Exercise brief: Gather all lines from the material that contain "picture".

Extracted data:
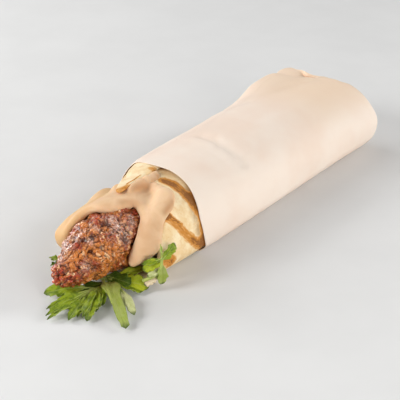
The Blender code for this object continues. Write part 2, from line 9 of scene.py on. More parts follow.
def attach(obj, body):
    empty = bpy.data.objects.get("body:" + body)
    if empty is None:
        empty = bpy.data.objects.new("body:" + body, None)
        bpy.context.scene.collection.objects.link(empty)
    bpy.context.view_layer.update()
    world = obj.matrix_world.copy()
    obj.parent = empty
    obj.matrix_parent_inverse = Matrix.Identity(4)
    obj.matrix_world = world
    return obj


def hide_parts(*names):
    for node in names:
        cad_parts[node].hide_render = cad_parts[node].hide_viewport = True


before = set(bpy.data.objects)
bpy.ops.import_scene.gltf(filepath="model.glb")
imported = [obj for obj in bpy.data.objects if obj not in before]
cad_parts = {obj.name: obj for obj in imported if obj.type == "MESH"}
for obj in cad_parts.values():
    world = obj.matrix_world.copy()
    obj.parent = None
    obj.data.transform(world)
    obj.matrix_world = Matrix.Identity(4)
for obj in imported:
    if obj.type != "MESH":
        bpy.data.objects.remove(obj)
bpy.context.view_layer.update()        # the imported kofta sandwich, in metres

mm = 0.001
rollHigh = 20.0  # height in mm of the middle of the roll


# small helpers

def deselectAll():
    if bpy.context.object and bpy.context.object.mode != "OBJECT":
        bpy.ops.object.mode_set(mode="OBJECT")
    bpy.ops.object.select_all(action="DESELECT")


def pickOnly(piece):
    deselectAll()
    piece.select_set(True)
    bpy.context.view_layer.objects.active = piece


def cadCopy(node, name):  # a merged, mostly quad copy of a CAD node's mesh
    piece = bpy.data.objects.new(name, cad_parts[node].data.copy())
    bpy.context.scene.collection.objects.link(piece)
    pickOnly(piece)
    bpy.ops.mesh.customdata_custom_splitnormals_clear()
    bpy.ops.object.mode_set(mode="EDIT")
    bpy.ops.mesh.select_all(action="SELECT")
    bpy.ops.mesh.remove_doubles(threshold=0.01 * mm)
    bpy.ops.mesh.tris_convert_to_quads(face_threshold=math.pi, shape_threshold=math.pi)
    bpy.ops.object.mode_set(mode="OBJECT")
    piece.data.materials.clear()
    return piece


def applyMod(piece, kind, **settings):
    pickOnly(piece)
    mod = piece.modifiers.new(kind.lower(), kind)
    for key, value in settings.items():
        setattr(mod, key, value)
    bpy.ops.object.modifier_apply(modifier=mod.name)


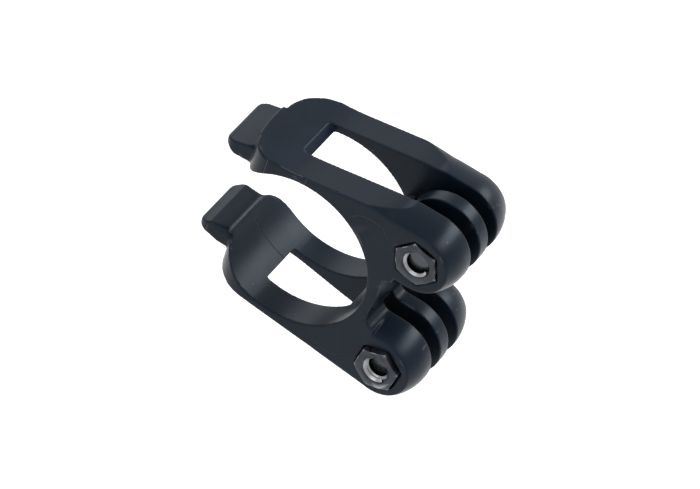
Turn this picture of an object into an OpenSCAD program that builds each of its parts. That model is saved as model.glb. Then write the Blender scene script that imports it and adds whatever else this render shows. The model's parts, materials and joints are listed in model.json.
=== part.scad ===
// Stem accessory mount: one moulded C-shaped bracket that grips a round bar, with two
// three-finger forks at the front, each closed by a low-head bolt and a captive hex nut.
// +X points from the bar to the forks, +Y runs along the bar, +Z is up.
// The origin is on the bar's axis, half-way across the bracket's width.

/* [Ring] */
// Diameter of the bar that the ring grips
bar_d = 31.8; // [28:0.1:35]
// Width of the bracket along the bar
body_w = 22; // [20.8:0.1:26]
// Thickness of the web between the ring and the forks
web_t = 2.3; // [1.8:0.1:3.5]
// Thinnest wall of an arm, above the bar
arm_wall = 1.5; // [1.2:0.1:3.5]
// Half angle of the web, seen from the bar's axis
web_half_angle = 40; // [30:1:44]
// Slope of an arm's outer surface, from the fork down to the ring
arm_slope = 11; // [8:0.5:14]
// Slope of the rounded edges of the upper arm's outer surface
upper_edge_slope = 0; // [0:0.5:8]
// Slope of the rounded edges of the lower arm's outer surface
lower_edge_slope = 6; // [0:0.5:8]

/* [Arm ends] */
// Half height of the mouth between the two arm ends
mouth_half = 8.7; // [7:0.1:10]
// How far the shoulder at an arm's end stands out past the mouth's edge
shoulder_reach = 0.9; // [0.5:0.1:1.5]
// How far the shoulder at an arm's end stands above the mouth
shoulder_h = 7.6; // [6:0.1:9]
// Radius of each shoulder's tighter corner, in plan: by the nuts above, by the heads below
tight_corner_r = 5; // [2:0.5:7]
// Radius of each shoulder's wider corner, in plan
wide_corner_r = 8; // [4:0.5:9]
// Width of the tab on an arm's end
tab_w = 12.8; // [10:0.2:15]
// Length of the tab, from the edge of the bore to its tip
tab_len = 6.2; // [4:0.2:8]
// Height of the tab at its root
tab_h = 4.8; // [4:0.2:6]
// Thickness of the tab's tip
tab_tip_t = 1.6; // [1.2:0.1:2]
// Radius of the tab's corners, in plan
tab_corner_r = 2; // [1:0.5:3]

/* [Window and forks] */
// Distance of the middle fingers from the middle of the width, towards the bolt heads
fork_offset = 0.25; // [0:0.05:0.8]
// Thickness of the middle finger of a fork
finger_t = 3; // [2.6:0.1:3.6]
// Width of each slot beside the middle finger
slot_w = 3.3; // [3:0.1:3.8]
// Distance between the two bolt axes
fork_spacing = 27.4; // [25:0.2:32]
// Distance from the web's front to a bolt axis
fork_reach = 4.6; // [4:0.2:8]
// Diameter of the round end of the fingers
lug_d = 15; // [14:0.2:16]
// Distance from the bar's axis back to the closed end of a window, at the bore
window_back = 4.1; // [3:0.1:5.5]
// The same distance at the arm's outer surface
window_back_out = 5.9; // [4.5:0.1:7]
// Radius of the corners at the closed end of a window
window_corner_r = 1.2; // [0.5:0.1:2]
// How far the outer fingers are rounded down at the side faces
crown_drop = 1.4; // [0.6:0.1:1.8]
// Half width of the flat part of the fingers' round ends
crown_flat = 5.6; // [5.2:0.1:7]
// Radius of the fillet between the web and a fork
fork_fillet_r = 2; // [1:0.1:2.5]
// Radius of the rounding along the edges of the web
web_edge_r = 0.8; // [0.4:0.1:1]

/* [Fasteners] */
// Nominal diameter of the bolts
bolt_d = 5; // [4:0.5:5]
// Depth of a bolt's tip below the side of the bracket
tip_recess = 1.2; // [0.5:0.1:1.8]
// Diameter of a bolt's head
head_d = 8.5; // [8:0.1:9]
// Height of a bolt's head
head_h = 3.5; // [3:0.1:4]
// Size across the flats of the hex socket in a bolt's head
socket_af = 3; // [2.5:0.5:3]
// Depth of the hex socket
socket_depth = 2; // [1.5:0.1:2.4]
// Size across the flats of a nut
nut_af = 8; // [7:0.5:8.5]
// Thickness of a nut
nut_t = 4; // [3.2:0.1:4.7]
// Height of the upper nut's outer face above the side of the bracket
upper_nut_proud = 0.3; // [0:0.1:1.2]
// Height of the lower nut's outer face above the side of the bracket
lower_nut_proud = 1; // [0:0.1:1.5]
// Turn of the upper nut and its pocket about the bolt
upper_nut_turn = 12; // [0:1:60]
// Turn of the lower nut and its pocket about the bolt
lower_nut_turn = 40; // [0:1:60]

/* [Fits] */
// Radial clearance of a bolt in the bracket's holes
hole_clear = 0.1; // [0.05:0.05:0.2]
// Radial clearance of a bolt in its nut
thread_clear = 0.05; // [0.03:0.01:0.1]
// Clearance around a nut, across the flats, in its pocket
pocket_clear = 0.3; // [0.1:0.05:0.4]
// Radial clearance around a bolt's head in its counterbore
head_clear = 0.3; // [0.1:0.05:0.4]
// Depth of a bolt's head below the side of the bracket
head_sink = 0.6; // [0:0.1:0.7]

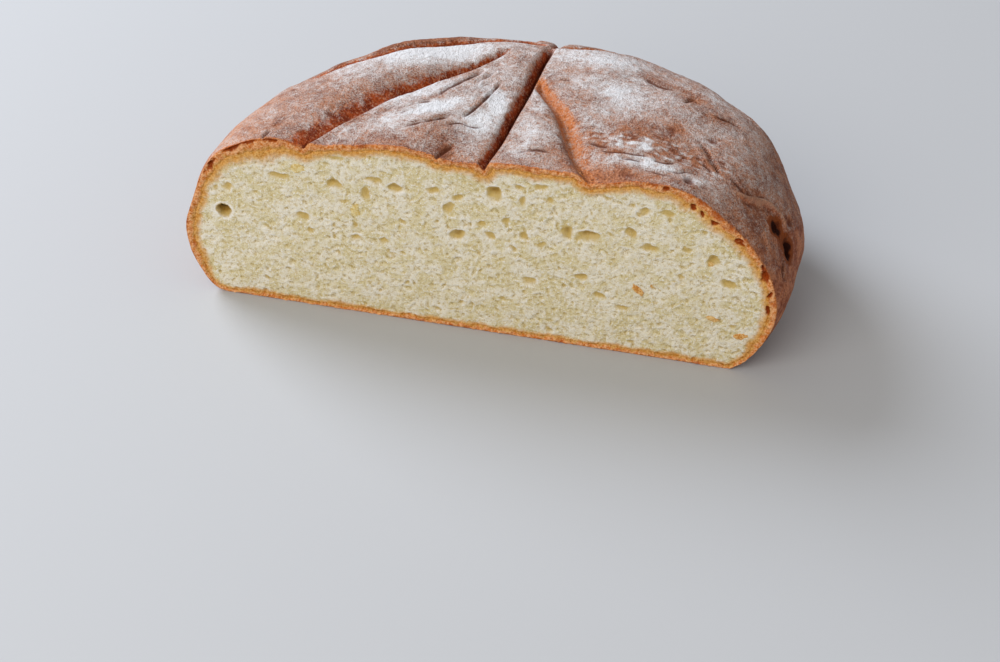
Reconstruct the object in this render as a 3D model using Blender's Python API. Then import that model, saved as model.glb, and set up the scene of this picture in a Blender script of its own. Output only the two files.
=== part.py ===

Completed task:
Turn this picture of an object into an OpenSCAD program that builds each of its parts. That model is saved as model.glb. Then write the Blender scene script that imports it and adds whatever else this render shows. The model's parts, materials and joints are listed in model.json.
Reconstruct the object in this render as a 3D model using Blender's Python API. Then import that model, saved as model.glb, and set up the scene of this picture in a Blender script of its own. Output only the two files.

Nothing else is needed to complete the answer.